Michigan workers can choose not to financially support unions that bargain on their behalf under a right-to-work law now in effect.
The measure that took effect at midnight will apply to labor contracts that are extended or renewed after Wednesday. Many unionized employees won't be affected for months or years.
Union organizers are asking people to wear red Thursday to protest Michigan becoming the 24th right-to-work state -- a once-unthinkable change in a place where organized labor has played a central role.
Dozens of union members and others are protesting against Michigan's new right-to-work law outside a Detroit building where Gov. Rick Snyder has a scheduled appearance. Toting a "Snyder (equals) Snake" sign, the 52-year-old Detroiter rallied with others Thursday morning outside the Detroit Athletic Club.
One who didn't was a man in a suit and oversized papier-mache Snyder head. He was flipping pancakes in a skillet -- an ode to the "Pancakes & Politics" event the Republican governor was attending inside.

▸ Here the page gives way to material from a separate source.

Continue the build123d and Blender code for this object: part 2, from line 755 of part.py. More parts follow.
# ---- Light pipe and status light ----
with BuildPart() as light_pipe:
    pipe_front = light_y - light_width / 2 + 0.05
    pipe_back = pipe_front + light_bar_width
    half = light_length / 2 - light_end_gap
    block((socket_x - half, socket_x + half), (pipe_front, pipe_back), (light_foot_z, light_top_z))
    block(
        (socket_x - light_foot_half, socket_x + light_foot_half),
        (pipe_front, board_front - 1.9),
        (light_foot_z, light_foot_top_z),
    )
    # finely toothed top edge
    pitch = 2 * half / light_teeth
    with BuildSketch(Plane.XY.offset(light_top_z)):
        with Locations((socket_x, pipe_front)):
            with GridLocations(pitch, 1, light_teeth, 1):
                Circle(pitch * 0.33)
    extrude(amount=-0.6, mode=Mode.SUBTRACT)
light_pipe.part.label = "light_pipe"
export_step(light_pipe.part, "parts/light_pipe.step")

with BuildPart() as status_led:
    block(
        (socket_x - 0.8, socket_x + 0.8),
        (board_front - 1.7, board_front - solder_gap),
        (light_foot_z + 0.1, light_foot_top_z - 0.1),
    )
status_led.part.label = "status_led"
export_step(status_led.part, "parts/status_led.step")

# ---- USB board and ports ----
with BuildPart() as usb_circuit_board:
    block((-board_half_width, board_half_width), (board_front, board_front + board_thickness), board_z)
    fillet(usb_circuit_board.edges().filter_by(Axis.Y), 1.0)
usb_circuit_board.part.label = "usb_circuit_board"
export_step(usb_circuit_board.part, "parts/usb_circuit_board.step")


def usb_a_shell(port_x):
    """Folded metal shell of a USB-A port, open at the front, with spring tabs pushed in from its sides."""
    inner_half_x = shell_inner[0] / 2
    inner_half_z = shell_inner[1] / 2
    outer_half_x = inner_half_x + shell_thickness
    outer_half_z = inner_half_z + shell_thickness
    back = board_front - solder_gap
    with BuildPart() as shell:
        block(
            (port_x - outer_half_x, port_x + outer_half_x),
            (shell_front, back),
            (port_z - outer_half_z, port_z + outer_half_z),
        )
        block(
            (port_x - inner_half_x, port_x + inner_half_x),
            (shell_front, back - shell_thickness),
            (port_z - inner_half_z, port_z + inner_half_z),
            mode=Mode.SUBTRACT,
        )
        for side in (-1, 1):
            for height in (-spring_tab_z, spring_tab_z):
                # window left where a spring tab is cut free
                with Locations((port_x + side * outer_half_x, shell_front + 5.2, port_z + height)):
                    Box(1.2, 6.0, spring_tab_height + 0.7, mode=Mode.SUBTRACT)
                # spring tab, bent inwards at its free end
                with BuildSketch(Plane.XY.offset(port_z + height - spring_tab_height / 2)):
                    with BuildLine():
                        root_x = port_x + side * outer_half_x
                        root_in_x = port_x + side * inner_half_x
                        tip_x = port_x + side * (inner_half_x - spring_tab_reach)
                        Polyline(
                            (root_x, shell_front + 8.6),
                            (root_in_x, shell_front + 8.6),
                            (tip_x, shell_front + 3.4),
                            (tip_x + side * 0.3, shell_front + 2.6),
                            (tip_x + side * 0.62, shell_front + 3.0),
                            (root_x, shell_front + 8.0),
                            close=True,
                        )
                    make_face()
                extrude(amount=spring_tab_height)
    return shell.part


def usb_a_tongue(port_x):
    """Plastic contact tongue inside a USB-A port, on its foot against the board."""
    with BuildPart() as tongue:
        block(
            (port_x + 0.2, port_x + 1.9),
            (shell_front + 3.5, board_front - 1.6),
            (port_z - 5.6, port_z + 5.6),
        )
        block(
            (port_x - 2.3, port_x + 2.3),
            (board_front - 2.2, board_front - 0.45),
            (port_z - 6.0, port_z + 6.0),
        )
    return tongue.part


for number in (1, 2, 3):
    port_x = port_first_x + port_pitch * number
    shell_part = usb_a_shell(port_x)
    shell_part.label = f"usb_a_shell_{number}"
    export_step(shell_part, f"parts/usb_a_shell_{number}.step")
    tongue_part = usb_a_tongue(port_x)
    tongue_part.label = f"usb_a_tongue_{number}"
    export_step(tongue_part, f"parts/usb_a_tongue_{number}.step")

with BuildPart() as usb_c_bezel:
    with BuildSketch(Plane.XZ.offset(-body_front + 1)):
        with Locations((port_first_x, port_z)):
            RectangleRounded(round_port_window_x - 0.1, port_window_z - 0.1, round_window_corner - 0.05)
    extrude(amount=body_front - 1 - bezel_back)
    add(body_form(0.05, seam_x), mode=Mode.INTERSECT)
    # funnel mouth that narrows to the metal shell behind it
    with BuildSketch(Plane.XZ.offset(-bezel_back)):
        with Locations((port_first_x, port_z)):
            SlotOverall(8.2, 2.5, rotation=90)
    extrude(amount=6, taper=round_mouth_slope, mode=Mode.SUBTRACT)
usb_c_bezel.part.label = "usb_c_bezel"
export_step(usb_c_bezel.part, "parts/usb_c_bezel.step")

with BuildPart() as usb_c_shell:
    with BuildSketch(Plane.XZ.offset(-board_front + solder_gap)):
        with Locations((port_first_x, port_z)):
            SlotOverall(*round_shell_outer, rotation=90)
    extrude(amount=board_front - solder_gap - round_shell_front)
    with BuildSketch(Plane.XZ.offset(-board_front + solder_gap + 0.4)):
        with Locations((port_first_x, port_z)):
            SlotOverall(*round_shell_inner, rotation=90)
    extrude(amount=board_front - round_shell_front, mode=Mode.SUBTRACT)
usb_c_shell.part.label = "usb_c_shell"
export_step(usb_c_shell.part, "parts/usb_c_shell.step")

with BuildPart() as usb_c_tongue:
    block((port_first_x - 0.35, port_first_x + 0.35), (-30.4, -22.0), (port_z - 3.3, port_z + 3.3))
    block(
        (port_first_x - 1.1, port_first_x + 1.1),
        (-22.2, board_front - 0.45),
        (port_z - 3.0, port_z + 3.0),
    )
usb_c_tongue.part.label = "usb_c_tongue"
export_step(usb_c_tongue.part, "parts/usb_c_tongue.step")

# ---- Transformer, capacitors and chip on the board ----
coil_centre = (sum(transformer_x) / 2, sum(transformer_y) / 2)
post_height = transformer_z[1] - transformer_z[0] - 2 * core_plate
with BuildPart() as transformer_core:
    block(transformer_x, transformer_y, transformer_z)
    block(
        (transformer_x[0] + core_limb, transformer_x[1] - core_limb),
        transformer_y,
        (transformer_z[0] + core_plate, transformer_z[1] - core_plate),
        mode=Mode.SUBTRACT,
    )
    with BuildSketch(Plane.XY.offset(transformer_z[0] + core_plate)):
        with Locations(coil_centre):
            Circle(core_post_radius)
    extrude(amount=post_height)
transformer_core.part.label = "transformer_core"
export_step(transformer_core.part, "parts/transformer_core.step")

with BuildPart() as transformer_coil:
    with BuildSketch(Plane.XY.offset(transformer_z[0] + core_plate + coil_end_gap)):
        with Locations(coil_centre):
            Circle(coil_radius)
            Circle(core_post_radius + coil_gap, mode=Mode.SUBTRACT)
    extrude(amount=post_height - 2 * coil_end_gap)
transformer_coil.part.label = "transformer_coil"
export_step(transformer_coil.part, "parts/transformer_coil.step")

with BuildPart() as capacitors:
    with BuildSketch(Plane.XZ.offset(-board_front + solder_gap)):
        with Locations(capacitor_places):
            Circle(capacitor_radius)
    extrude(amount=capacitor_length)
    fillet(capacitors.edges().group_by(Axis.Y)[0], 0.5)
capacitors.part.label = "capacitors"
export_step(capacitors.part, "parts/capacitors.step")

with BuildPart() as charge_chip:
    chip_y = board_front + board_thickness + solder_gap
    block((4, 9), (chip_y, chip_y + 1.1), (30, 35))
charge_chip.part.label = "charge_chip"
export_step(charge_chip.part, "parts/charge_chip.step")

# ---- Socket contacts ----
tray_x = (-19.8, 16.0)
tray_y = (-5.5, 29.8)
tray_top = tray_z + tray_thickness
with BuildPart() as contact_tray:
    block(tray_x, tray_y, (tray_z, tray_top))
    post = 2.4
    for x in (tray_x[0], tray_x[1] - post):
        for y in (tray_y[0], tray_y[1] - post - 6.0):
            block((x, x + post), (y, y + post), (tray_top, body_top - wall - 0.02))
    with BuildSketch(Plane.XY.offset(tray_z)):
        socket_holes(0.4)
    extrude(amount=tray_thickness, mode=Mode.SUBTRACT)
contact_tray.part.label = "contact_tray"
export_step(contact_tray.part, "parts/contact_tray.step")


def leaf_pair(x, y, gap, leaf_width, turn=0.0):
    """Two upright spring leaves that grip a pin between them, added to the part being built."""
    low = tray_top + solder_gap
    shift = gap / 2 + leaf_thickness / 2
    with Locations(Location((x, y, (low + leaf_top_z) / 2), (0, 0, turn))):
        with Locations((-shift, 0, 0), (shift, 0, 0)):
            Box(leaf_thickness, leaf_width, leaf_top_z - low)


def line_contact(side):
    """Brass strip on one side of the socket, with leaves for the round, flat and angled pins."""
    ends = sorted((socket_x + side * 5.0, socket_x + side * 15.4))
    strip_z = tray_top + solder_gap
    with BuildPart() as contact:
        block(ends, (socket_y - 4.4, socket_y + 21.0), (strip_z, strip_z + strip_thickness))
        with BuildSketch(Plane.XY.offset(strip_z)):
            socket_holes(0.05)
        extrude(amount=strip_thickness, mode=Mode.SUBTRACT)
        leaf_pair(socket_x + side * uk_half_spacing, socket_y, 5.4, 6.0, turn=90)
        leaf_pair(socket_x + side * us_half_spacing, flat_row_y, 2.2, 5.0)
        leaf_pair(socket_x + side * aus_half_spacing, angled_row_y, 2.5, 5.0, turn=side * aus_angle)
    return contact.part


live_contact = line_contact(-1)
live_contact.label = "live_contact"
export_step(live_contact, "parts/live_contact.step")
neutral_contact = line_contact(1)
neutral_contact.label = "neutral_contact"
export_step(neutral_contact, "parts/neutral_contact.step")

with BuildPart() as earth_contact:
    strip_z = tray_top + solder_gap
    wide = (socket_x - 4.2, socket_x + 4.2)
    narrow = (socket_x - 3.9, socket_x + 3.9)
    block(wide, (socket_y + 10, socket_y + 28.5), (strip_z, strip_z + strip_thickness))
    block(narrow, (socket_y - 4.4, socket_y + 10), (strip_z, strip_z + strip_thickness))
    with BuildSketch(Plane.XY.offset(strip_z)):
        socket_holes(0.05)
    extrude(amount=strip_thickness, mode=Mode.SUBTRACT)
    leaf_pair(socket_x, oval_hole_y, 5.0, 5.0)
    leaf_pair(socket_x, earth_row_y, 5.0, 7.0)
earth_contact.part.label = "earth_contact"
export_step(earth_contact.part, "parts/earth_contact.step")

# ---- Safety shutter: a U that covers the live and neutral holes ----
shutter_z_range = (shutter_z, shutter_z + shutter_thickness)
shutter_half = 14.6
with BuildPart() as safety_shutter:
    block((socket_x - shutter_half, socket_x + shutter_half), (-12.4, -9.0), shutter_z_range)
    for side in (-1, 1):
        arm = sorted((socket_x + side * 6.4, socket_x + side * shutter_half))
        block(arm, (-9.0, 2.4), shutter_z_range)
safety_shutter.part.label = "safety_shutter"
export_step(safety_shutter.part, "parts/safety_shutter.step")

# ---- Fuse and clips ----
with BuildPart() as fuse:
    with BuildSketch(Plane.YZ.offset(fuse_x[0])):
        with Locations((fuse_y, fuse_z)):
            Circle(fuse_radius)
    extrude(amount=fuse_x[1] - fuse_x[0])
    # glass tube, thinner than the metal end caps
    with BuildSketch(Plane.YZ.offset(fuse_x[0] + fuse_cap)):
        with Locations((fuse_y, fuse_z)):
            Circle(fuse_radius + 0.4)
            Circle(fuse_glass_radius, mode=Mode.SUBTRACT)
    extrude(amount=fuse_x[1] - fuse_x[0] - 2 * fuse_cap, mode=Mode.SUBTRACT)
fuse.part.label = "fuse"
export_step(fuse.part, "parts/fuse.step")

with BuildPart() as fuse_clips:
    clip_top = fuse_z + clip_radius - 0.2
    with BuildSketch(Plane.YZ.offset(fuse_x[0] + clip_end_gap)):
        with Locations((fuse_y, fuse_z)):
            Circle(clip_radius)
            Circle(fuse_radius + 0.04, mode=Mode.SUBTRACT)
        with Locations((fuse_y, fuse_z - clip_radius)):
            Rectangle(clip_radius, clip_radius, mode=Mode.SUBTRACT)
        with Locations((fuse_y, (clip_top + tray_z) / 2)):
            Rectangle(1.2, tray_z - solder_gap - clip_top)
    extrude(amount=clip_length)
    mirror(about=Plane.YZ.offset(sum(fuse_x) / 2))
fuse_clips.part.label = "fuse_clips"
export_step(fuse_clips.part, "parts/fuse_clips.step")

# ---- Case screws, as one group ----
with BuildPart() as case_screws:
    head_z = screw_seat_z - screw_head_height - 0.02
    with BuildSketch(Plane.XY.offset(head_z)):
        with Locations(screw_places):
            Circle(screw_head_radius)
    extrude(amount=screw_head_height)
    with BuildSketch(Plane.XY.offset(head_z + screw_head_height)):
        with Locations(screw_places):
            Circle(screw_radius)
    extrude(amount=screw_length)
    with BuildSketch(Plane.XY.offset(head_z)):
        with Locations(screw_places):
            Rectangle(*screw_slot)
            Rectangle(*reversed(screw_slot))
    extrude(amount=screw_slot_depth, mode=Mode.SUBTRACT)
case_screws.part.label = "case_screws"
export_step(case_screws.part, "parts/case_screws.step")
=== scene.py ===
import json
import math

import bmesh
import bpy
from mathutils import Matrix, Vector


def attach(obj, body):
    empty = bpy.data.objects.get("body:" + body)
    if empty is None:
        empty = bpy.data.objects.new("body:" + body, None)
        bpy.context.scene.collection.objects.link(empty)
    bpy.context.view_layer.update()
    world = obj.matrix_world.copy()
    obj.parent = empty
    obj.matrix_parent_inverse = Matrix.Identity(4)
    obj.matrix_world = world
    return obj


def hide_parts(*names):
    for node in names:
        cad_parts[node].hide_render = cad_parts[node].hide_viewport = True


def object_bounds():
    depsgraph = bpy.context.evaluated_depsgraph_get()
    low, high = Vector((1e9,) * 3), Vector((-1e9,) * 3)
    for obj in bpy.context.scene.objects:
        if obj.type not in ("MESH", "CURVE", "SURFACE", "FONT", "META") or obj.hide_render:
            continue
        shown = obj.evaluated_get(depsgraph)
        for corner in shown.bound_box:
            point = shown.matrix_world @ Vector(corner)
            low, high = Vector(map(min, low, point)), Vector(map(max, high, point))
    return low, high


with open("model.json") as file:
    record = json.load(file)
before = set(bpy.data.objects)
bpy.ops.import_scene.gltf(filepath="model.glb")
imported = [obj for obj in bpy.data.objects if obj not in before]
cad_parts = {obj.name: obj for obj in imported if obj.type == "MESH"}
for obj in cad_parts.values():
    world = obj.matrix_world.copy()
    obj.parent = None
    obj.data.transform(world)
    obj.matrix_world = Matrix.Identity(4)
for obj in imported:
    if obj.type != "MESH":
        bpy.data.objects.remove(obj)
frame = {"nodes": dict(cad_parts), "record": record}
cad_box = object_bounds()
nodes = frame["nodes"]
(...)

Governor Snyder told the protesters that right-to-work is "done" and "over with" and called it "a significant milestone" that "will bring jobs to Michigan."
The governor says the new law "isn't about being anti-union," but is "about being pro-worker."
Supporters plan to celebrate the law's passage.
Republican Gov. Rick Snyder is expected to see protesters at unrelated events in Detroit. He said Wednesday the continued political fighting, lawsuits and protests over right to work are "part of democracy" and he appreciates that "change is difficult for people."